I just wanted to comment on something Ari said. It might be an assumption to assume that he does have a vested interest in his partners trousers because he could consider himself as a pansexual, bisexual or polysexual.

:P But I'm proud of you Marius and Ari, you are one wise cookie.

stinkypaw said...

You did/do good... keep it up. The world would be such a better place if more people thought like you did.

Anonymous said...

I am late to the party- but have you read anything on that book that recently came out written by a woman who transitioned into a man. He write about how often he is asked to repair things and do other traditionally "male" things now that he is transitioned- even by people who knew him before the change- people who should be aware that a physical change does not make someone more mechanically inclined- etc.
Gender, sex-roles, all of this stuff is so hard.

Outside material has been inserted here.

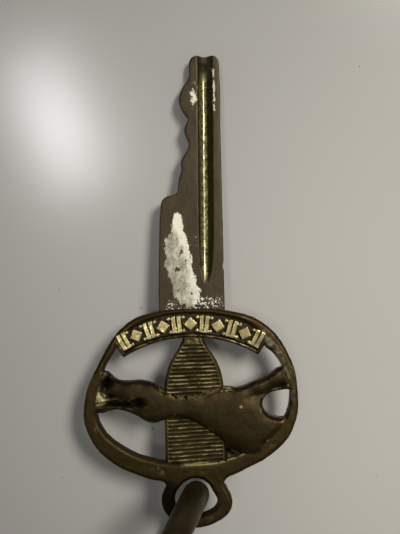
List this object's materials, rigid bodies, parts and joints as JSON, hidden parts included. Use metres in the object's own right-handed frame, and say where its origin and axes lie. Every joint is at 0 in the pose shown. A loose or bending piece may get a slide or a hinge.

I wish there was just a mandate that stated simply- "everyone must treat each other fairly and civilly" That, in my mind, would solve so much- without jerkiness, we could all let our guards down and teach each other....
I could go on and on- sorry for the ramble.

Unknown said...

You never need apologize for commenting, dear Monkey. Your words are wise, and welcome. :-)

Anonymous said...

I find myself in the same position, though I have no Jonathan/Andrea in my life. Totally against my better self, I still find myself labeling people when the truth is I could care less whom they love or how they do it. In fact, being GLBT is so difficult at this time, I have such incredible respect for these brave, wonderful people. And yet I still find myself pigeon-holing people. Why is that???? Am I that much a product of my up-bringing?

And I agree with Monkey. . . treating everyone civilly and as you would like to be treated surely would solve a lot of problems.